Fusion’s lawyer said the firm asserted privilege over 1,500 documents, adding it also “produced hundreds of documents.” Fusion said the Clinton campaign, DNC, and Perkins had made “judgment calls” on what was privileged.
The judge asked Durham prosecutor Jonathan Algor whether Durham would come back for the other 1,500 documents if the judge ended up agreeing with the prosecution about these 38 records. Algor said “not for this trial” but left the door open for the future, saying that “Your Honor’s decision is important” for the investigation.
Algor told the judge the Clinton campaign and Fusion wrongly “advanced a very broad and novel theory” of attorney-client privilege that “opposition research” is “somehow protected.” He pointed to Fusion emails that have been released and said “nothing shows” any of that related to “legal advice.”
Algor stressed the opposition research was pushed to the FBI, Congress, and the media.
Durham plans to call Fusion’s “tech maven,” Laura Seago, to testify, including Fusion’s role with a white paper Sussmann pushed to the FBI.

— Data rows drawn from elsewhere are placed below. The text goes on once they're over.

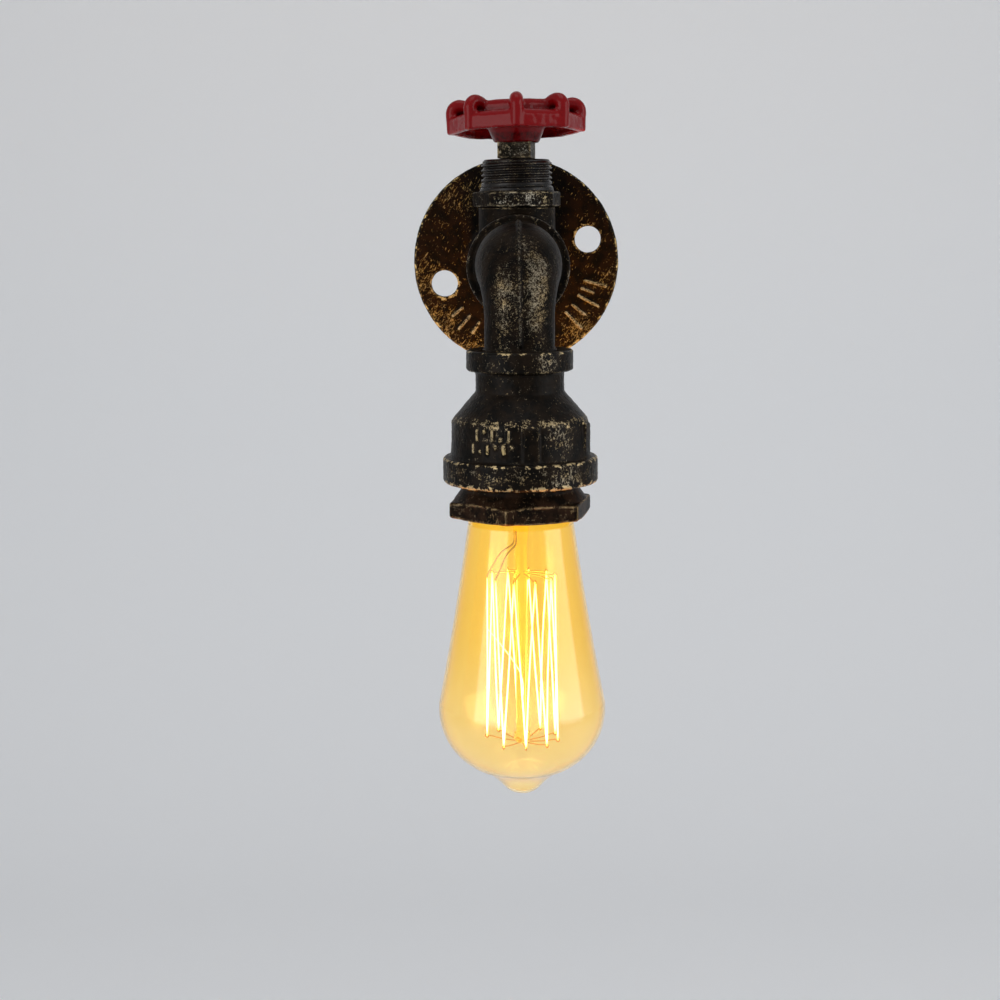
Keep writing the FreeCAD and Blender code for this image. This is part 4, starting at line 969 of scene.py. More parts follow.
class Paintbox:
    """Every finish of the lamp by name."""

    def __init__(self) -> None:
        """Mixes the finishes."""
        effects = Effects()
        self.jars = {finish.name: finish.build(effects) for finish in FINISHES}

    def dress(self, piece: Piece, name: str) -> None:
        """Gives a piece one finish all over.

        Args:
            piece: the object.
            name: the finish.
        """
        piece.data.materials.clear()
        piece.data.materials.append(self.jars[name])
        LOG.info("dressed %s in %s", piece.name, name)

    def dress_part(self, piece: Piece, name: str, inside: Callable[[Vector], bool]) -> None:
        """Gives the faces of a piece that pass a test a second finish.

        Args:
            piece: the object, with its first finish.
            name: the second finish.
            inside: the test, on a face's middle.
        """
        chosen = [face for face in piece.data.polygons if inside(face.center)]
        if chosen:
            piece.data.materials.append(self.jars[name])
            for face in chosen:
                face.material_index = 1


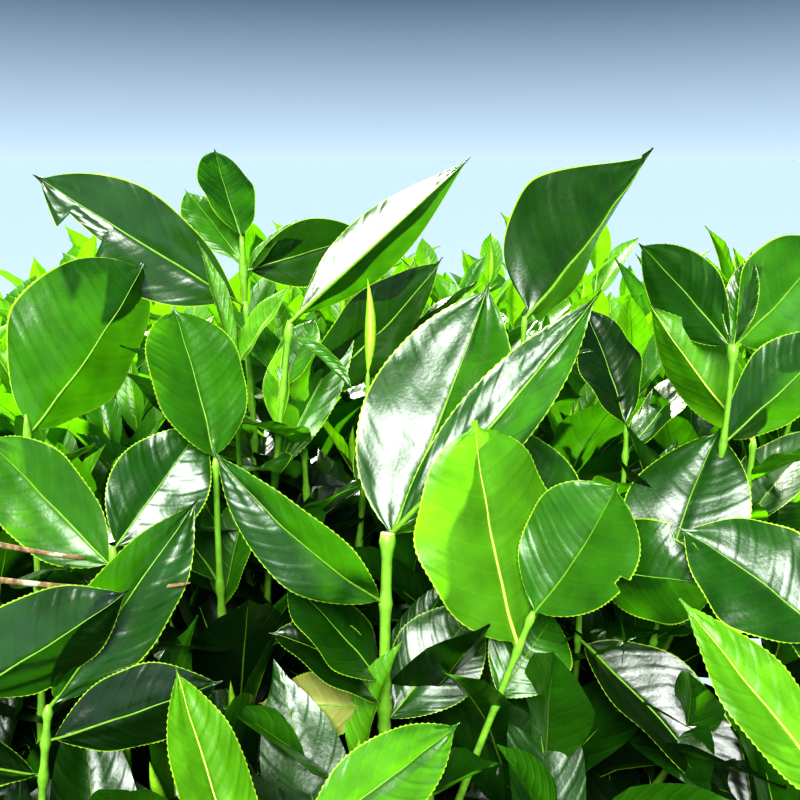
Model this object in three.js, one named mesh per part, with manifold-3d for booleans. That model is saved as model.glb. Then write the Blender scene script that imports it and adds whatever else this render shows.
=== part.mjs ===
// A tea bush kept as a plucking table: a short flared bole, a low frame of spreading boughs, and masses of foliage
// whose young shoots stand above a flat, hand-plucked top.
// Millimetres, +Z up. The origin is the middle of the flat cut under the bole, at ground level; -Y is the front.
import * as THREE from "three";
import { mergeVertices } from "three/addons/utils/BufferGeometryUtils.js";
import Module from "manifold-3d";

const wasm = await Module();
wasm.setup();
const { Manifold } = wasm;

// Driving dimensions of the whole bush
const TABLE_RADIUS = 455; // centre to the outermost shoot feet
const TABLE_HEIGHT = 640; // ground to the feet of the shoots in the middle of the table
const SHOULDER_DROP = 75; // how much lower the shoot feet stand at the rim
const SKIRT_HEIGHT = 450; // ground to the lowest shoot feet on the flank
const PLUCKED_FROM = -340; // the front of the table was plucked low from here out, in plan
const PLUCKED_TO = -120; // and is full height from here in
const PLUCKED_HEIGHTS = [655, 770]; // what its leaves reach at those two
const CROWN_RADIUS = 540; // no leaf reaches further out
const CROWN_TOP = 892; // no leaf reaches higher
const CROWN_FOOT = 385; // no leaf hangs lower
const CLEARANCE = 0.35; // gap between solids that touch in life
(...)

Sussmann lawyer Sean Berkowitz lamented “the government charged a case with attorneys and privilege all over the place” and called it “almost a law school hypothetical.” He said the judge’s ruling could have a “ripple effect” and could end up calling “thousands of documents into question” related to prior privilege assertions. He also said letting Seago speak at the trial would be “unduly prejudicial.”
Algor countered that the prosecution had “cabined” the trial to a single Fusion witness and a few dozen documents. He said Seago had “key evidence” about the attorney-client relationships and that she would be a Fusion witness tied to Sussmann, the Clinton campaign, and Joffe.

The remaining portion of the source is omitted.